British Prime Minister David Cameron laid out the threat terror group ISIL poses, after raising his country's threat level to indicate that an attack is "highly likely."
"What we're facing in Iraq now, with ISIL, is a greater and deeper threat to our security than we have known before," Cameron said.
He went on to draw out a contrast between ISIL and other terror groups: "In Afghanistan, the Taliban were prepared to play host to al Qaeda, a terrorist organization. With ISIL, we are facing a terrorist organization not being hosted in a country, but actually seeking to establish and then violently expand its own terrorist state."
"And with designs on expanding to Jordan and Lebanon, right up to the Turkish border," he warned, "we could be facing a terrorist state on the shores of the Mediterranean and bordering a NATO member."

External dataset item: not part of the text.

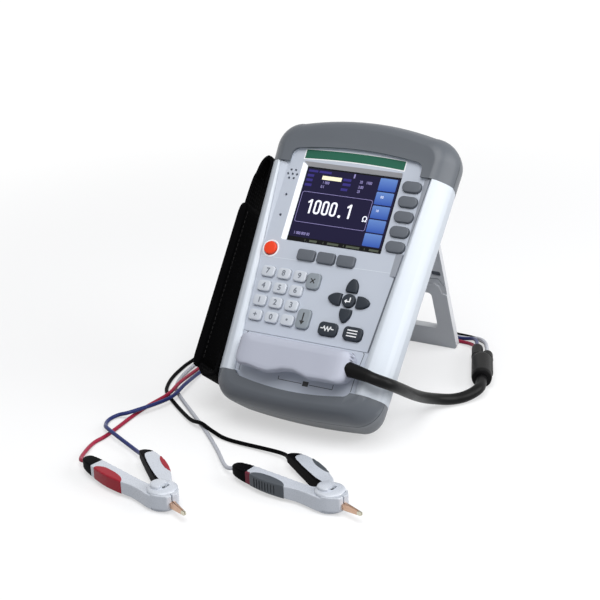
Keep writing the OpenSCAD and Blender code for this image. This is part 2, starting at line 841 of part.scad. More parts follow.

Cameron said the threat was not caused by Iraq war, but by a "warped version of Islam": "The root cause of this threat to our security is quite clear. It is a poisonous ideology of Islamic extremist that is condemned by all faiths and by all faith leaders. It believes in using the most brutal forms of terrorism to force people to accept a warped worldview and to live in an almost Medieval state."
The prime minister noted that the execution of American journalist James Foley by a member of ISIL who "increasingly seems to have been a British terrorist" was "clear evidence, not that any more was needed, that this is not some foreign conflict thousands of miles from home that we can hope to ignore."